My nagging question is why didn’t Vonage move earlier, while it still had the momentum of being market leader and the undivided attention of adoring potential investors everywhere? I first spoke to Vonage in the autumn of 2002, and wrote about the implications of the business model and technology (as well as Jeff Pulver’s Free World Dialup) for Europe at that time. It was an eye-opener for clients, and they were both appreciative and intrigued. By the following autumn, Vonage fever was in the air, and in October I accompanied John Rego and Brooke Schulz from Vonage on a mini-roadshow of our clients in Europe, not because we were angling for a banking mandate (we assumed that any forthcoming Vonage offering would be too small to involve a Japanese tranche), but rather because I knew our clients would be eager to meet the company and it would score some Brownie points for us. Visibly enthusiastic fund managers greeted us everywhere we went, and in every meeting the question of an IPO came up. One very bright fund manager stressed his view that, despite the small subscriber numbers of the time, the market would be inclined to be generous in its assumptions of future growth, and accordingly he thought the company would command a valuation of $1bn.
This was late 2003, Skype had just been born, and there was little inkling in the broader market of how the voice proposition was about to be turned upside down (though some would have said that the writing was already on the wall). Vonage was only 1/20 the size it is today, but it was the state of the art at the time.

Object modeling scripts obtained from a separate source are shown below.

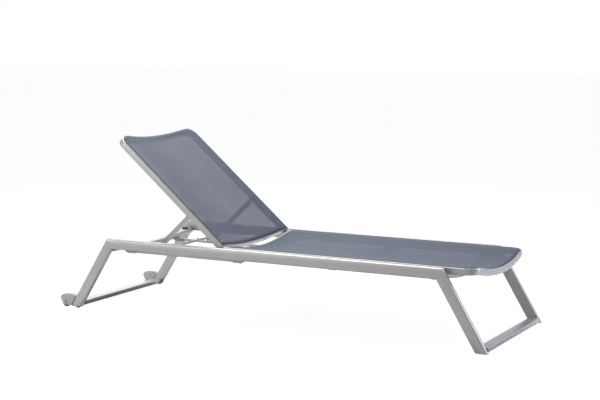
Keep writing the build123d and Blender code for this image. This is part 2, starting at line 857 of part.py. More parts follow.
def wheel_housing_outline():
    """Side view of the housing: a rounded nose over the wheel, against the leg in front."""
    low = (rear_leg.outer_x(housing_sole), housing_sole)
    crest_z = housing_top - housing_sole
    high = (rear_leg.outer_x(crest_z), crest_z)
    crest = ((wheel_x + high[0]) / 2, housing_top)
    nose = (housing_nose, housing_nose_height)
    shoulder = (wheel_x - wheel_radius / 2, housing_top - housing_wall)
    notch = (housing_nose + housing_notch_depth, housing_notch_height)
    heel = (wheel_x - wheel_radius / 2, housing_sole)
    over = Spline([high, crest, shoulder, nose], tangents=[(-1, 1), (0, -1)])
    step = Line(nose, notch)
    back = ThreePointArc(notch, (notch[0] + housing_wall, (notch[1] + heel[1]) / 2), heel)
    base = Line(heel, low)
    front = Line(low, high)
    return make_face(Curve() + [over, step, back, base, front])


def make_wheel_housing():
    side = Plane(origin=(0, outer_half_width, 0), x_dir=(1, 0, 0), z_dir=(0, -1, 0))
    body = extrude(side * wheel_housing_outline(), profile_depth)
    low = rail_inner_y + housing_wall
    high = outer_half_width - housing_wall
    pocket_radius = wheel_radius + wheel_pocket_gap
    pocket = rod_along_y(wheel_x, wheel_z, pocket_radius, low, high)
    bore = rod_along_y(wheel_x, wheel_z, axle_radius, rail_inner_y - gap, outer_half_width + gap)
    return body - pocket - bore


def make_wheel():
    low = rail_inner_y + housing_wall + gap
    high = outer_half_width - housing_wall - gap
    middle = (low + high) / 2
    half_groove = wheel_groove_width / 2
    tyre = rod_along_y(wheel_x, wheel_z, wheel_radius, low, high)
    tyre = fillet(tyre.edges(), wheel_groove_depth)
    groove = rod_along_y(wheel_x, wheel_z, wheel_radius + gap, middle - half_groove, middle + half_groove)
    groove -= rod_along_y(wheel_x, wheel_z, wheel_radius - wheel_groove_depth,
                          middle - half_groove - gap, middle + half_groove + gap)
    bore = rod_along_y(wheel_x, wheel_z, axle_radius + running_clearance, low - gap, high + gap)
    return tyre - groove - bore


def make_axle():
    pin = rod_along_y(wheel_x, wheel_z, axle_radius, rail_inner_y, outer_half_width)
    head = rod_along_y(wheel_x, wheel_z, axle_head_radius,
                       outer_half_width, outer_half_width + axle_head_height)
    return pin + head


# Everything, by the name of its node


def pair(name, shape):
    """The same piece on the left at positive y and on the right at negative y."""
    return {"left_" + name: shape, "right_" + name: other_side(shape)}


def both_sides(shape):
    """Two like pieces that share a node."""
    return Compound([shape, other_side(shape)])


def make_all():
    nodes = {}
    nodes.update(pair("side_rail", make_rail()))
    nodes.update(pair("front_leg", make_leg(front_leg)))
    nodes.update(pair("rear_leg", make_leg(rear_leg)))
    hole = glide_hole(rear_glide_x, rear_glide_y)
    nodes.update(pair("front_leg_cap", make_leg_cap(front_leg, None)))
    nodes.update(pair("rear_leg_cap", make_leg_cap(rear_leg, hole)))
    front_hole = glide_hole(front_bar_x, front_glide_y)
    nodes["front_foot_bar"] = make_foot_bar(front_leg) - front_hole - other_side(front_hole)
    nodes["rear_foot_bar"] = make_foot_bar(rear_leg)
    nodes.update(pair("front_glide", make_glide(front_bar_x, front_glide_y, front_glide_radius)))
    nodes.update(pair("rear_glide", make_glide(rear_glide_x, rear_glide_y, rear_glide_radius)))
    head_tube = make_cross_tube(head_tube_x, head_tube_top, head_tube_bow)
    nodes["head_cross_tube"] = without_mount_screws(head_tube)
    hinge_tube = make_cross_tube(hinge_tube_x, frame_base, tube_bow)
    nodes["hinge_cross_tube"] = without_mount_screws(without_seat_bolts(hinge_tube))
    middle_tube = make_cross_tube(middle_tube_x, frame_base, tube_bow)
    nodes["middle_cross_tube"] = without_seat_bolts(middle_tube)
    foot_tube = make_cross_tube(foot_tube_x, frame_base, tube_bow)
    nodes["foot_cross_tube"] = without_seat_bolts(foot_tube)
    nodes["seat_frame_bolts"] = Compound(make_seat_bolts())
    nodes["seat_frame"] = make_seat_frame()
    nodes["seat_head_rail"] = make_end_rail(seat_rail_x, tube_bow, seat_rail_lift)
    nodes["seat_sling"] = make_seat_cloth()
    nodes["seat_sling_cord"] = seat_sweep(cord_section())
    nodes["backrest_frame"] = make_back_frame()
    back_rail = make_end_rail(back_rail_x, backrest_low_bow, 0)
    nodes["backrest_lower_rail"] = raised(back_rail)
    nodes["backrest_sling"] = make_back_cloth()
    nodes["backrest_sling_cord"] = raised(back_sweep(cord_section()))
    nodes.update(pair("hinge_fork", make_hinge_fork()))
    nodes.update(pair("hinge_eye", make_hinge_eye()))
    nodes["hinge_pins"] = both_sides(make_hinge_pin())
    nodes.update(pair("prop_arm", make_prop_arm()))
    nodes["prop_rod"] = make_prop_rod()
    nodes["prop_rod_caps"] = both_sides(make_rod_cap())
    nodes.update(pair("prop_sleeve", make_rod_sleeve()))
    nodes.update(pair("prop_pivot", make_prop_pivot()))
    nodes["prop_spacers"] = both_sides(make_prop_spacer())
    nodes["prop_stop_pins"] = both_sides(make_stop_pin())
    nodes.update(pair("rack_bar", make_rack_bar()))
    pins = make_rack_pins()
    nodes["left_rack_pins"] = Compound(pins)
    nodes["right_rack_pins"] = Compound([other_side(pin) for pin in pins])
    head_mount = make_rack_mount(head_tube_x, head_tube_bow, head_tube_top, -1)
    hinge_mount = make_rack_mount(hinge_tube_x, tube_bow, frame_base, 1)
    nodes.update(pair("rack_head_mount", head_mount))
    nodes.update(pair("rack_hinge_mount", hinge_mount))
    nodes["rack_mount_screws"] = Compound(make_mount_screws())
    nodes.update(pair("bumper", make_bumper()))
    nodes.update(pair("wheel_housing", make_wheel_housing()))
    nodes.update(pair("wheel", make_wheel()))
    nodes["wheel_axles"] = both_sides(make_axle())
    return nodes


def main():
    os.makedirs("parts", exist_ok=True)
    for name, shape in make_all().items():
        export_step(shape, "parts/" + name + ".step")


main()
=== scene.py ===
import json
import math

import bmesh
import bpy
from bpy.props import FloatProperty, FloatVectorProperty, IntProperty, PointerProperty
from mathutils import Matrix, Vector
from mathutils.geometry import convex_hull_2d


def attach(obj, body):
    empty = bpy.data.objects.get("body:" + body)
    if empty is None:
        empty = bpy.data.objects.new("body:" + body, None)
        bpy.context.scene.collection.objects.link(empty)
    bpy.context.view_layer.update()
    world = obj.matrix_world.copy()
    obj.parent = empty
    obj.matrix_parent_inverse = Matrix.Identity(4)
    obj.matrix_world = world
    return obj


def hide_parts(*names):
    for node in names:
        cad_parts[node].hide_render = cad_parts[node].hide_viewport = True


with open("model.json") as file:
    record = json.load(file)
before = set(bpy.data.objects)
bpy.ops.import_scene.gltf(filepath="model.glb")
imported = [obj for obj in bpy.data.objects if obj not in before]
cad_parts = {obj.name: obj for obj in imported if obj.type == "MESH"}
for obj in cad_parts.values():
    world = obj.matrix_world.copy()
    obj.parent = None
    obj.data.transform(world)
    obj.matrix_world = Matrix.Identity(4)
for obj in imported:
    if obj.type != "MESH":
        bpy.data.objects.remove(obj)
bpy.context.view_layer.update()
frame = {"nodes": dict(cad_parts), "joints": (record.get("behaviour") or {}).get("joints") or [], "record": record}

bl_info = {
    "name": "Sun lounger",
    "version": (1, 0, 0),
    "blender": (4, 5, 0),
    "location": "3D View > Sidebar > Lounger",
    "description": "Dresses the packed sun lounger: mesh slings, powder coat, fittings and studio",
    "category": "Object",
}

# The nodes, kept from straight after loading, and one millimetre in metres

NODES = frame["nodes"]
MM = 0.001


def joint_named(name):
    """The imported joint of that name."""
    return next(j for j in frame["joints"] if j["name"] == name)


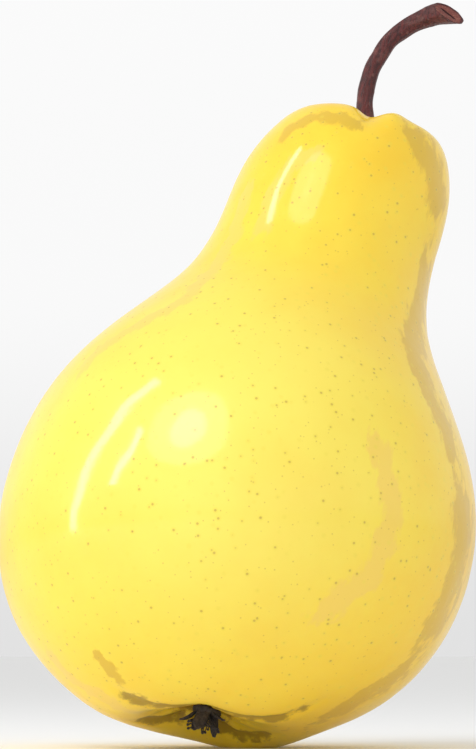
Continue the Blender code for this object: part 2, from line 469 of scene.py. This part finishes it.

Perhaps $1bn would have been attainable given the attention the company was receiving at the time, as well as investor views of the likely progression of voice services in the future. In the intervening 2.5 years, however, all hell has broken loose, in Europe the alternative DSL and cable players are running away with the market for the most part, and employing some of the disruptive tactics of access-independent players in lowering costs and eroding legacy telco pricing (we will see more and bigger peering deals, mark my word). And legacy telco pricing, after all, provides the essential raison d’etre for access-independent VoIP as a commercial proposition. Once it goes, there is no model.
I think the smart money has already moved away from this issue, realizing that the next chapter of value creation is in integration of voice with other applications/behaviours, where presence, identity, collaboration, search, commerce are all essential and natural ingredients. I don’t see an easy migration path for Vonage into this new world. So, an uncharitable view of the situation would be to say that the long term business model for access-independent VoIP as a standalone proposition has to be an exit strategy. Fair enough, I just don’t understand why Vonage has waited so late to begin the exercise. I don’t necessarily think the ultimate fate of the company would have been any different, but I do believe getting the deal to fly would have been a lot easier three years ago than it may be today.